Kaiko forecasts a difficult period for crypto exchanges
Cryptocurrency exchanges will be tested by adverse market conditions, shrinking client activity and problems among several industry participants. Some may go bankrupt if they are not bailed out by firms such as FTX or Alameda, Kaiko notes.
In our latest Deep Dive, @riyad_carey covers the trouble exchanges could be in as volumes slow and fees compress.
Check it out here: https://t.co/1heLXy4SUS
— Kaiko (@KaikoData) June 23, 2022
Analysts note that bear market symptoms include reduced liquidity and shrinking trading volumes. Such a situation exerts pressure on the financial results of crypto platforms, which derive most of their income from fees.
Analysts’ calculations show that in recent months trading volumes of Bitcoin have fallen. The May spike was an exception, driven by volatility linked to the Terra collapse.

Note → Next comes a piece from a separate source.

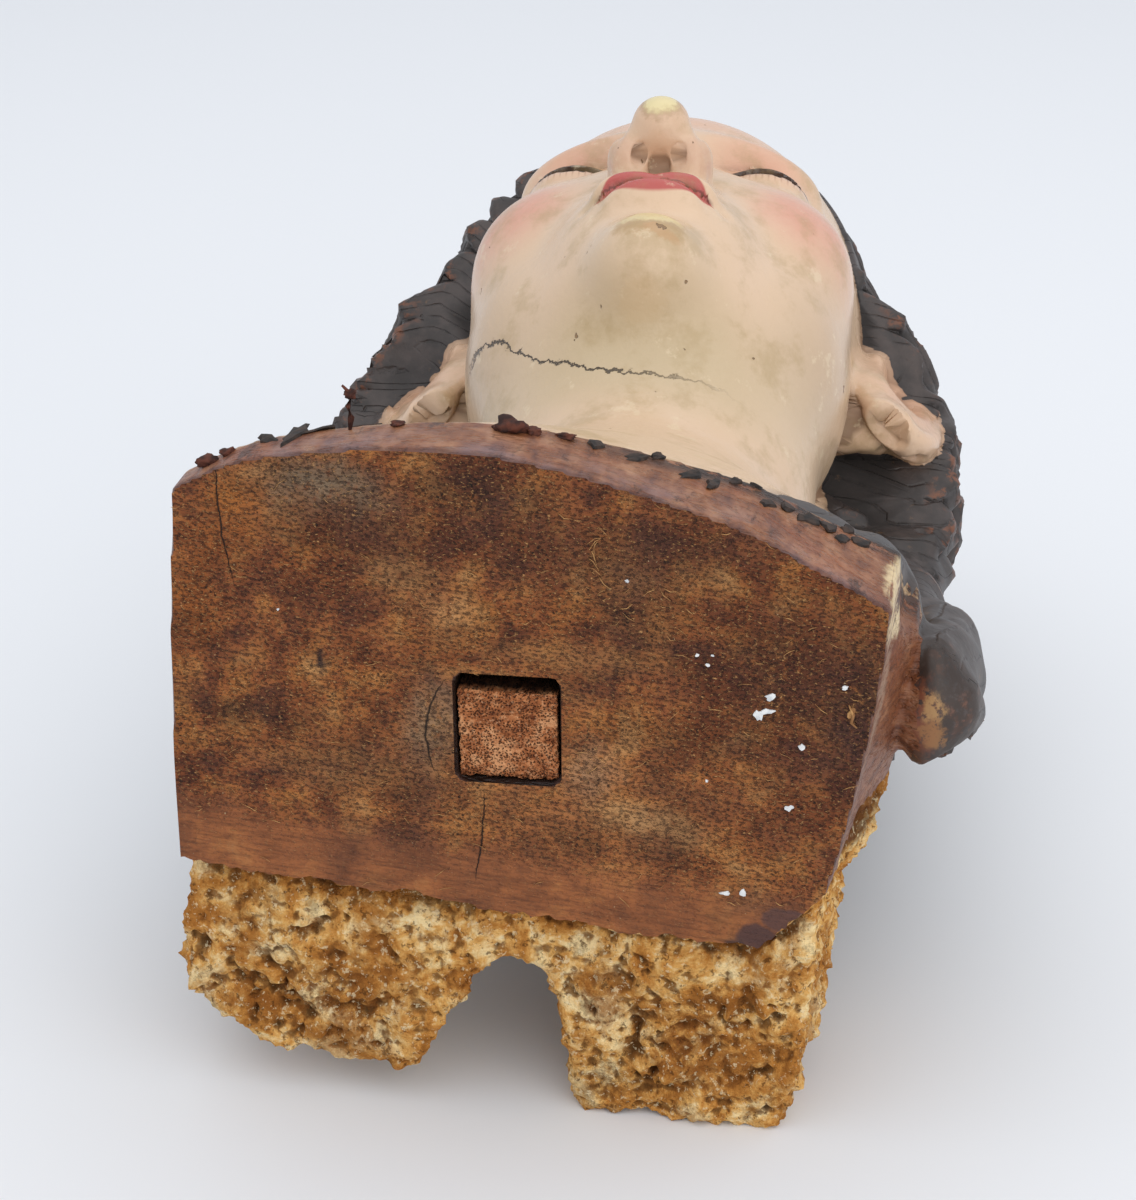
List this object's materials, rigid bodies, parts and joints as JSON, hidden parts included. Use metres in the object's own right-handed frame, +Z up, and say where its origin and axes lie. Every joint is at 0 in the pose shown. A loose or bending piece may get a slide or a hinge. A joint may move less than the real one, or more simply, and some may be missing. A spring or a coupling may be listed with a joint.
{
  "type": "carved wooden bust",
  "caption": "Old carved and painted wooden bust lying on its back, with wavy hair, glass eyes, a sawn underside with a square peg stub, and a rotted back.",
  "frame": {"origin": "on the floor, under the middle of the bust's bounding box as it lies on its back", "axes": "+Y from the sawn underside to the crown of the head, +Z up from the floor to the face, +X to the right of someone who looks at the underside with the face up"},
  "size_m": [0.183, 0.2972, 0.1894],
  "materials": {
    "painted_wood": "aged paint over gesso, bare and rotted wood at the base",
    "peg_wood": "raw broken end grain",
    "eye_glass": "polished"
  },
  "bodies": {
    "root": {"bust": "painted_wood", "peg": "peg_wood", "glass_eye_left": "eye_glass", "glass_eye_right": "eye_glass"}
  },
  "joints": []
}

Among risk factors for crypto platforms, analysts also cited shrinking fee sizes and challenges in ancillary lines (staking, venture investments).
Binance.US’s decision to waive fees on some BTC pairs could intensify competition in the US market, where previously the most vulnerable positions were at Gemini.

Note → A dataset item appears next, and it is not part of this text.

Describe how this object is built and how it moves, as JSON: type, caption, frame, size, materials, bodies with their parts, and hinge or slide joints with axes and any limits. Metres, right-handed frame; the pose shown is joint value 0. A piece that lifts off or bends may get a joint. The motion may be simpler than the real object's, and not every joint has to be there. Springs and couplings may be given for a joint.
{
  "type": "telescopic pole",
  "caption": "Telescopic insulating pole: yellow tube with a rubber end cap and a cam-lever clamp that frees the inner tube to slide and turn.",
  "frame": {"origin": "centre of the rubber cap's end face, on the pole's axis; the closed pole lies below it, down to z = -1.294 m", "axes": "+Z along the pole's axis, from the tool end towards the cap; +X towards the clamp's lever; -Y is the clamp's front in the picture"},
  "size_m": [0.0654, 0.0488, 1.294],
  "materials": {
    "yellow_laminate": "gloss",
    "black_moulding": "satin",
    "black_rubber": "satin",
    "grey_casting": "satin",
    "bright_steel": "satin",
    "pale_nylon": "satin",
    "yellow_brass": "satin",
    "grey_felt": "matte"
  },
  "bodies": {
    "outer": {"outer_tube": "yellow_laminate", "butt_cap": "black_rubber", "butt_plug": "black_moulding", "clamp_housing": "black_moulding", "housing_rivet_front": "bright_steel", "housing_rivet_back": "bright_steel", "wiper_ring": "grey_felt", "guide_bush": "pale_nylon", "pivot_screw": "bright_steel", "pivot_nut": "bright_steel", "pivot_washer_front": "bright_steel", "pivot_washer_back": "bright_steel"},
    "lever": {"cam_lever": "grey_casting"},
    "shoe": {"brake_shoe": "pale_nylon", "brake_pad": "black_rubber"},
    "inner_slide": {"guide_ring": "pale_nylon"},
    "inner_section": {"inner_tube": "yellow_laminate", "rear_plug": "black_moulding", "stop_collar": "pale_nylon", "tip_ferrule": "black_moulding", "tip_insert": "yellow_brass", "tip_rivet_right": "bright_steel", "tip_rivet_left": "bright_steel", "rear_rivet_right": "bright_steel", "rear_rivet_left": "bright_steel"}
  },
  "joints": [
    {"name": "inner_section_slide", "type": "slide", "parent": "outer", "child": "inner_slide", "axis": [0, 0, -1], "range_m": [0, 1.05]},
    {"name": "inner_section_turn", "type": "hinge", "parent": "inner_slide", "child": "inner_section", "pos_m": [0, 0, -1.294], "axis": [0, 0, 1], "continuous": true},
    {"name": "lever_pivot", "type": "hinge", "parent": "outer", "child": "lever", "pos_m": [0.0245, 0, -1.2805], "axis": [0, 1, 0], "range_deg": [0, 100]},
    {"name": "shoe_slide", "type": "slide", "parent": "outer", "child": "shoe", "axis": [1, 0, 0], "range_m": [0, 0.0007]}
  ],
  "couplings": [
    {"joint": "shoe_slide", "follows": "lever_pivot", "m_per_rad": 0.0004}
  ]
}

In global terms, experts noted a noticeable rise in FTX’s market share, which squeezed Coinbase’s positions. By setting a new standard of low exchange fees, Sam Bankman-Fried’s firm managed to grow its client base.

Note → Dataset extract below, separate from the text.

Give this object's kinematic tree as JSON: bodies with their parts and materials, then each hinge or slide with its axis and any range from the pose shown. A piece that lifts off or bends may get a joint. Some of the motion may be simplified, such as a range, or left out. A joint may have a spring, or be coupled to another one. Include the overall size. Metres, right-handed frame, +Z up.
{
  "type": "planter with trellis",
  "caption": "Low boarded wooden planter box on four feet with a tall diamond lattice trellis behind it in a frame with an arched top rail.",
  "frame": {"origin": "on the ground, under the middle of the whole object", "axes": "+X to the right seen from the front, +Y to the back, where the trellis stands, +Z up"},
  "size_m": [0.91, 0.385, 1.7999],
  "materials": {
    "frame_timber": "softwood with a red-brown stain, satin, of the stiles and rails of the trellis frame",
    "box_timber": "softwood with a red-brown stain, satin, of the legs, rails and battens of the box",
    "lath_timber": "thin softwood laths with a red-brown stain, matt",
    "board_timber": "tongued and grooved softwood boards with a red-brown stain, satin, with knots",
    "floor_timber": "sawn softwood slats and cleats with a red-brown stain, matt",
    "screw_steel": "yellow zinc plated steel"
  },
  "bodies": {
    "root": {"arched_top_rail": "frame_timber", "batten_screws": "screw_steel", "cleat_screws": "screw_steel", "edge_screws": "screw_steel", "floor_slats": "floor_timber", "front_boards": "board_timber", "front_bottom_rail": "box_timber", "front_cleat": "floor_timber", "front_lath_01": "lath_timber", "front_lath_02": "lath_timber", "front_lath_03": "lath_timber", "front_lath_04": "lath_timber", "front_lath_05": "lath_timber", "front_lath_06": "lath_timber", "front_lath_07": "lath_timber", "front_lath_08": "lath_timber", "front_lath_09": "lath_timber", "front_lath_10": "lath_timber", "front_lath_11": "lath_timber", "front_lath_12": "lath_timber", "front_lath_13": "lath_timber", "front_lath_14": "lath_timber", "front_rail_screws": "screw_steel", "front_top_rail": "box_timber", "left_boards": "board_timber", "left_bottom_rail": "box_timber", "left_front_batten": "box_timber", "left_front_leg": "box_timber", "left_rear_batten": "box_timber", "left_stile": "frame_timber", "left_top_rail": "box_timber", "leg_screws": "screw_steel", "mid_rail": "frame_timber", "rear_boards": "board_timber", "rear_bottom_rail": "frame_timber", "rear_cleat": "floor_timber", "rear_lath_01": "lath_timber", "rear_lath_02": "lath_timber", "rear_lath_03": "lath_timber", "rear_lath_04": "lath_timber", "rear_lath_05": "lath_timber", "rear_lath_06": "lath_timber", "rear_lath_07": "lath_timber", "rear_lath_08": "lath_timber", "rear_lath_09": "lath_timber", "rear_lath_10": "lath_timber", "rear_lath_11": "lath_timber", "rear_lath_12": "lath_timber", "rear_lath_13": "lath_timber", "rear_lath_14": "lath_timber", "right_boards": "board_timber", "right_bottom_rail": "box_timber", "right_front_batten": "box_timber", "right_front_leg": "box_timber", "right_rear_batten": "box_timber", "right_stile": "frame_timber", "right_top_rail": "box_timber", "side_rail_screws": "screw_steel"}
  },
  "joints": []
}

Analysts also noted expansion of services to attract new users. The details of such products often remain opaque, they added.
In this context, the real danger comes from smaller exchanges, whose market share has fallen. As an example, analysts cited a platform from Japan offering up to 5% annual yield on BTC, ETH and XRP. In its documents the firm warned that “the provided cryptocurrency loans are not managed as separate funds” and there is no guarantee that users will be reimbursed if it goes bankrupt.
Another worrying trend is the plunge of crypto platforms into venture capital. To illustrate, Kaiko recalled Voyager’s troubles as a result of liquidity difficulties at Three Arrows Capital, and also Tether’s loans to Celsius.
Bloomberg reported that Bitcoin’s drop has put at risk miners’ loans worth $4 billion.